2: Google restricts non-independent ad networks in iOS apps:
[http://mediamemo.allthingsd.com/20100608/apple-makes-good-
on...](http://mediamemo.allthingsd.com/20100608/apple-makes-good-on-steve-
jobs-promise-invites-other-advertisers/)

3: As everybody knows, Flash is banned from iOS devices:
[http://www.nypost.com/p/news/business/an_antitrust_app_buvCW...](http://www.nypost.com/p/news/business/an_antitrust_app_buvCWcJdjFoLD5vBSkguGO)

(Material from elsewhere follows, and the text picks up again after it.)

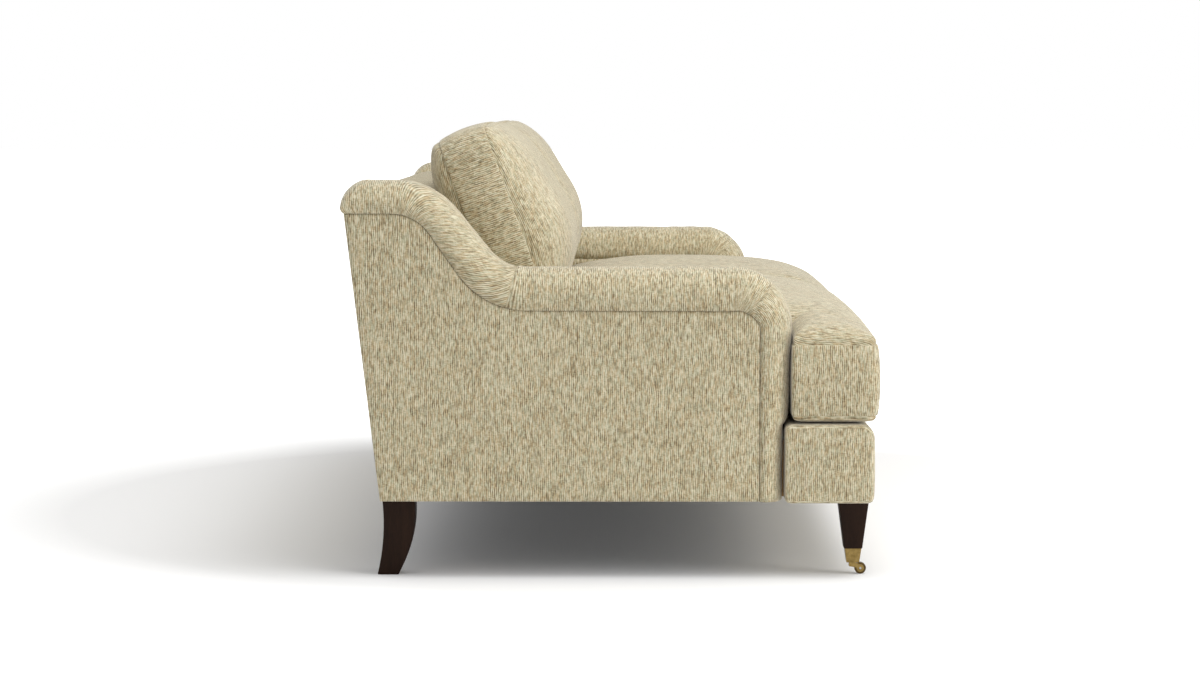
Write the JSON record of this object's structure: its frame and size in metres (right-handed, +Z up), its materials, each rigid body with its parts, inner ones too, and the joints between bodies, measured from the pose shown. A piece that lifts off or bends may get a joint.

I'm surprised that Apple isn't more worried about antitrust actions being
taken against it.

------
jogjayr
Yes, they absolutely must fix it. Though coming from Apple it wouldn't
surprise me if they drag their feet, or if they already knew and did nothing.
All they care about is their 30% app store cut and making sure developers 1)
have to buy a Mac to develop for the App store 2) have to write Objective-C,
so that significant resources have to be deployed to write native apps for
other platforms

------
gluejar
I'd appreciate seeing this report confirmed here.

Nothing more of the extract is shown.